A brief recap: The generals and popular leader Imran Khan decided some time ago they could no longer trust one another. The army then removed Khan from his post as Prime Minister and put him in jail, as it has done to many past Prime Ministers who refused to respect their dominance. He now faces more than 150 criminal charges, all of which he denies.

When the brass refused to let him contest February’s national elections, even from prison, aides in Khan’s Pakistan Tehreek-e-Insaf (PTI) party created AI-generated Khan speeches that were then broadcast around Pakistan. In a nation where 40% of voters are illiterate, army-dominated courts ruled that ballots could not include the symbol of Khan’s party, a cricket bat to reference Khan’s professional sporting prowess, but the party vowed to press ahead. When the generals refused to allow PTI members to appear on ballots, many ran as independents.

Both the army and a former Prime Minister, the exiled-then-rehabilitated Nawaz Sharif, were confident that destroying Khan’s candidacy would assure a victory for Sharif. It did not. Even after manipulating courts and the media, stuffing ballot boxes, and turning off mobile phone service and social media in areas where Khan voters were setting their get-out-the-vote plans, the nation’s self-appointed overlords could not stop voters from shocking Pakistan and the world by handing victory to the independents who stood for Imran Khan’s PTI. They didn’t win a majority, but they did win more seats than any single party.

It took the army and its political subordinates three weeks to untangle this mess and find a way to keep Khan’s party out of power. On March 4, Pakistan’s newly formed Parliament announced that Shehbaz Sharif—Nawaz’s brother and the interim Prime Minister since the army grabbed power again last August—will again lead a coalition government. All in the name of “stability.”

It’s reasonable to wonder why Sharif, or anyone else, would want the job. Pakistan ranks 161st out of 191 countries in the U.N.’s Human Development Index. Its economic prospects remain poor. About 40% of Pakistan’s people live in poverty, and iNFLation stands at about 30%. Power outages are a fact of daily life. To pay its foreign debt to avoid default, Pakistan’s government must come up with more than $20 billion. Its current reserves have dwindled to less than $10 billion.

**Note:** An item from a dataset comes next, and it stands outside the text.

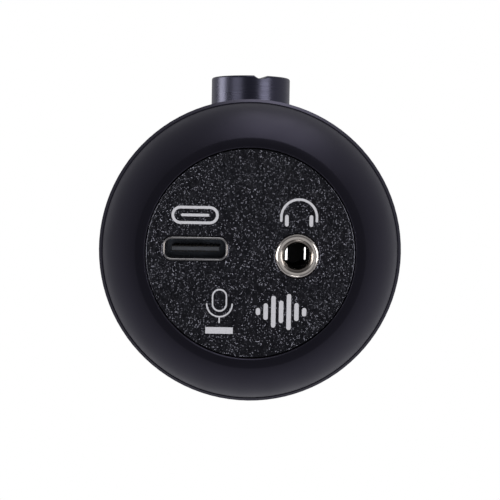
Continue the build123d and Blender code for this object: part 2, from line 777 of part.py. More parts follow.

The country is increasingly isolated. China and Saudi Arabia, traditional investors in Pakistan, increasingly see the country as a bad commercial bet. Traditional security partners in the U.S. are less interested, particularly since the U.S. withdrawal from neighboring Afghanistan. And though Khan has vowed that PTI lawmakers will sit in opposition, the party’s followers have already demonstrated an ability and willingness to generate major trouble in the streets of Pakistan’s largest cities.

Worse still, the army establishment has shown Pakistan’s voters that their country’s democracy cannot create the change they need. That bodes ill for the nation and all who would lead it, whether they’re elected or not.